Sample Kinesis Record
{"format":"ndjson","count":8,"size":3960}
{"_raw":"07-03-2018 18:33:51.136 -0700 ERROR TcpOutputFd - Read error. Connection reset by peer","_meta":"timestartpos::0 timeendpos::29 _subsecond::.136 date_second::51 date_hour::18 date_minute::33 date_year::2018 date_month::july date_mday::3 date_wday::tuesday date_zone::-420 punct::--_::._-___-__.____","_time":"1530668031","source":"/mnt-big/ledion/hwf/var/log/foo/food.log","host":"ledion-hwf","sourcetype":"food","index":"_internal","cribl_pipe":"foo2"}
{"_raw":"07-03-2018 18:33:51.136 -0700 INFO  TcpOutputProc - Connection to 127.0.0.1:10000 closed. Read error. Connection reset by peer","_meta":"timestartpos::0 timeendpos::29 _subsecond::.136 date_second::51 date_hour::18 date_minute::33 date_year::2018 date_month::july date_mday::3 date_wday::tuesday date_zone::-420 punct::--_::._-____-___...:_.__.____","_time":"1530668031","source":"/mnt-big/ledion/hwf/var/log/foo/food.log","host":"ledion-hwf","sourcetype":"food","index":"_internal","cribl_pipe":"foo2"}
...

When sending one event per Record, the Record format will be as follows:

  • No header will be included.
  • Each Kinesis record will contain a single event serialized as JSON (not NDJSON).
  • Record payloads will not be compressed.

Troubleshooting

The Destination’s configuration modal has helpful tabs for troubleshooting:

Live Data: Try capturing live data to see real-time events as they flow through the Destination. On the Live Data tab, click Start Capture to begin viewing real-time data.

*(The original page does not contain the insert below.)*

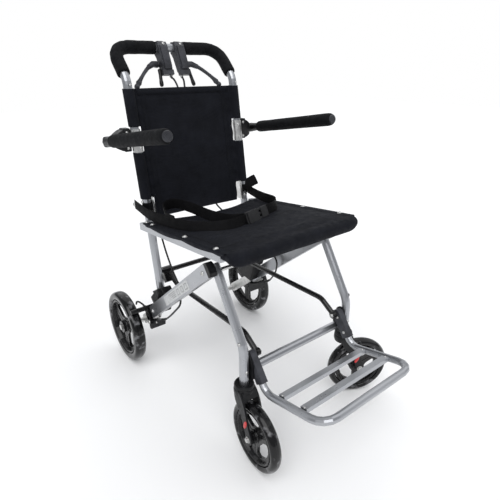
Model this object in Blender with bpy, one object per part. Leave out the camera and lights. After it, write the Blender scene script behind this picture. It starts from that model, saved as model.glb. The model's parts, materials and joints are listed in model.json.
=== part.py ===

Logs: Review and search the logs that provide detailed information about the delivery process, including any errors or warnings that may have occurred.

Test: Ensures that the Destination is correctly set up and reachable. Verify that sample events are sent correctly by clicking Run Test.

You can also view the Monitoring page that provides a comprehensive overview of data volume and rate, helping you identify delivery issues. Analyze the graphs showing events and bytes in/out over time.